_AIM OF THE EXERCISE_
Scan the data below and pick out the lines containing the word "with".

_INPUT RECORDS_
+ + +

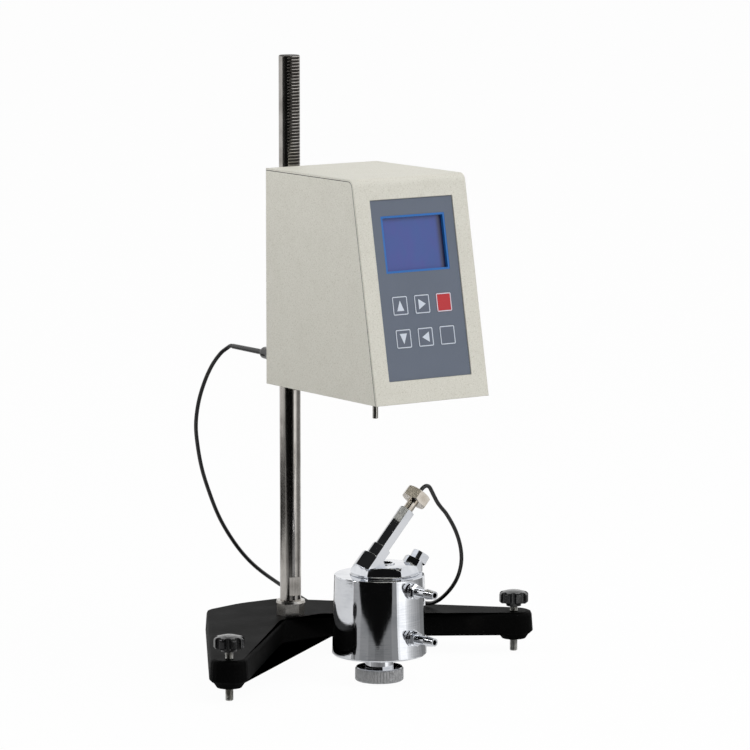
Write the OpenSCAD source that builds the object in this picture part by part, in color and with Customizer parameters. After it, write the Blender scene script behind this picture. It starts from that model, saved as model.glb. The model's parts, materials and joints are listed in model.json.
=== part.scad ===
// Rotational viscometer on a rack column, with a jacketed sample vessel beside it.
// Origin: on the spindle axis at bench level. +X right as seen from the front, +Y to the back, +Z up.

/* [Stand] */
// Height of the column's top above the bench
column_top = 600; // [560:5:660]
// Diameter of the column
column_d = 21; // [19:0.5:23]
// Distance from the spindle axis back to the column axis
column_reach = 149; // [140:1:165]
// Angle the base is turned to on the column
base_turn = 6.3; // [-10:0.1:10]
// Half the distance between the levelling screws
foot_half_span = 184; // [165:1:200]
// How far the levelling screws stand in front of the column
foot_forward = 129; // [110:1:145]
// Height of the base's top face above the bench
base_top = 41; // [38:0.5:46]
// Height of the underside of the legs above the bench
leg_bottom = 18.5; // [16:0.5:22]
// Height of the underside of the bosses above the bench
boss_bottom = 13; // [11:0.5:15]
// Wall thickness of the base casting
base_wall = 7; // [5:0.5:9]
// Radius of the round end of each leg
leg_end_r = 18; // [15:0.5:21]
// How far the base reaches behind the column
base_rear = 83; // [76:1:90]
// How far the web between the legs reaches in front of the column
web_front = 28.5; // [26:0.5:34]
// How far the web's front leans back on the way up
web_slope = 9.5; // [4:0.5:10]
// Diameter of the levelling knobs
level_knob_d = 29.5; // [24:0.5:36]
// Diameter of the levelling screws
level_screw_d = 8; // [6:1:10]
// Height of the left levelling knob above the bench
left_knob_z = 47.8; // [46:0.2:52]
// Height of the right levelling knob above the bench
right_knob_z = 45.8; // [44:0.2:52]

/* [Lift] */
// Module of the rack and its pinion
rack_module = 1; // [0.8:0.1:1.1]
// Number of teeth on the lift pinion
pinion_teeth = 16; // [14:1:20]
// Height of the pinion shaft above the bench
pinion_z = 390; // [380:1:400]
// Width of the pinion's toothed part
pinion_w = 12; // [8:1:14]
// Diameter of the pinion shaft
pinion_shaft_d = 8; // [6:0.5:9]
// Height of the lift bracket
bracket_h = 130; // [110:2:140]
// Wall of the bracket's collar around the bushes
collar_wall = 6; // [4:0.5:7]
// Wall of the guide bushes
bush_wall = 2.5; // [2:0.25:3.5]
// Length of each guide bush
bush_l = 20; // [14:1:24]
// Diameter of the lift knob
lift_knob_d = 38; // [30:1:44]
// Diameter of the clamp knob
clamp_knob_d = 24; // [18:1:28]

/* [Head] */
// Width of the head
head_w = 130; // [120:1:145]
// Height of the head
head_h = 210.5; // [200:0.5:225]
// Depth of the head along its underside
head_depth = 189; // [180:1:200]
// Height of the head's underside above the bench
head_bottom = 286; // [280:1:300]
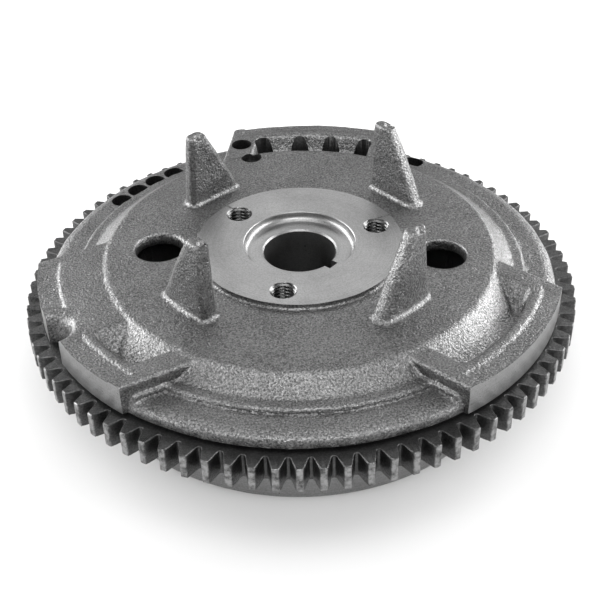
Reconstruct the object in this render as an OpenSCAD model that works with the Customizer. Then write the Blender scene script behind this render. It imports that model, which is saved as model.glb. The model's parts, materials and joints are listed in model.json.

+ + +

_RESULT FOR THIS EXERCISE_
Write the OpenSCAD source that builds the object in this picture part by part, in color and with Customizer parameters. After it, write the Blender scene script behind this picture. It starts from that model, saved as model.glb. The model's parts, materials and joints are listed in model.json.
// Rotational viscometer on a rack column, with a jacketed sample vessel beside it.
Reconstruct the object in this render as an OpenSCAD model that works with the Customizer. Then write the Blender scene script behind this render. It imports that model, which is saved as model.glb. The model's parts, materials and joints are listed in model.json.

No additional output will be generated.